Proponents of gay marriage see its adversaries as homophobic bigots. Opponents see its champions as seeking to elevate unnatural and immoral relationships to the sacred state of traditional marriage.

The question invites itself. In what sense are we one nation and one people anymore? For what is a nation if not a people of a common ancestry, faith, culture and language, who worship the same God, revere the same heroes, cherish the same history, celebrate the same holidays, and share the same music, poetry, art and literature?

Yet, today, Mexican-Americans celebrate Cinco de Mayo, a skirmish in a French-Mexican war about which most Americans know nothing, which took place the same year as two of the bloodiest battles of our own Civil War: Antietam and Fredericksburg.

Christmas and Easter, the great holidays of Christendom, once united Americans in joy. Now we fight over whether they should even be mentioned, let alone celebrated, in our public schools.

read the rest of the story:

http://www.humanevents.com/article.php?id=33517
Well Behaved Women Rarely Make History !

sixdogsmom

Edie

pamsback

QuoteFor what is a nation if not a people of a common ancestry, faith, culture and language, who worship the same God, revere the same heroes, cherish the same history, celebrate the same holidays, and share the same music, poetry, art and literature?

Thing is we are NOT of a common ancestry and never were. We were never of a single faith, a single culture or a single language. We all DID worship the same God pretty much, just in different ways....People came here from ALL parts of the world, in the early days they came together while still keeping their traditions in their families, they became MORE than what they were when they got here but they never became something different. Somewhere along the way ONE facet of that patchwork quilt decided their way was the BEST way and decided they should force THEIR tradition on everybody else.......then EVERYbody got to thinkin that way out of resentment.......then you end up with what we have today.....the same patchwork quilt but the seams ain't tight because nobody is satisfied to live and let live. It takes a disaster of historical proportions to make people see that color, culture, faith etc. are all the same at the core just different interpretations.  If America comes apart it will be because of stiff necks, inability to accept people as they are, intolerance.

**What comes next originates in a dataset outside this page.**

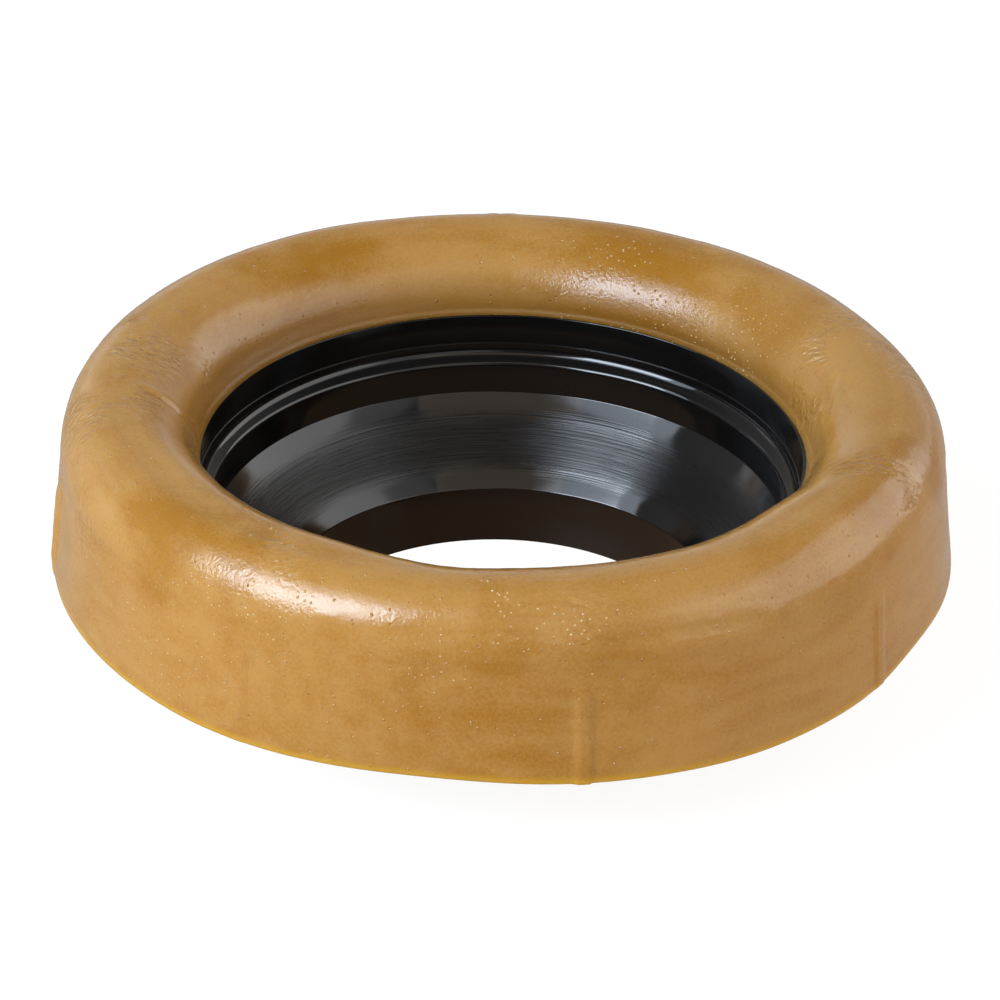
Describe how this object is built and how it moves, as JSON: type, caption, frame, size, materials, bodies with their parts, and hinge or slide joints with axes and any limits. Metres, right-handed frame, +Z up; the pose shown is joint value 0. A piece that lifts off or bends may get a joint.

That practice of tolerance by ALL people would bring BACK the joy of holidays for EVERYbody whether you celebrate Christmas, Yule, Kwanzaa, Hannukah, the Winter solstice....Easter, Eostre, Ostara, or just easter bunny day....the fourth of july, cinco de mayo, beltane, halloween, samhain, ancestors day, the harvest or any one of a thousand OTHER versions of the same days. Or none of the above! The ones who don't believe in ANYthing have no more right to dictate than the ones who DO. It's the fact that any one of the above feels it is MORE important or relevant than the others that causes the hard feelings and seperation.


But that's just MY soapbox :P

Diane Amberg


Warph



Hell yes it's falling apart, Buchanan.... Pat needs to get off MS/NBC and move to Fox like most of the good jouralist are doing.
"Every once in a while I just have a compelling need to shoot my mouth off." 
--Warph

"If you don't have a sense of humor, you probably don't have any sense at all."
-- Warph

"A gun is like a parachute.  If you need one, and don't have one, you'll probably never need one again."

flintauqua

I prefer to read him, than to listen to him.  I typically agree with about 98% of what he says.  But there's always a sentence or two that I just can't swallow without further research.

Our paper is the Arkansas Democrat Gazette, but they are pretty balanced.  In addition to the local editorial staff and commentary that comes right out of the Chamber of Commerce, we have op-ed pieces from Pat Buchanan and Cal Thomas pretty regularly.  Others that appear a little less regularly are John Cass from the Chicago Tribune, Jane Musgrave and Rhonda Swan of the Palm Beach Post, Paul Krugman of the NYT, Rich Lowry of the Nationa Review, Charles Krauthammer of the Washington Post, and Tim Rutten of the LA Times.  And Maureen Dowd shows up once in a blue moon.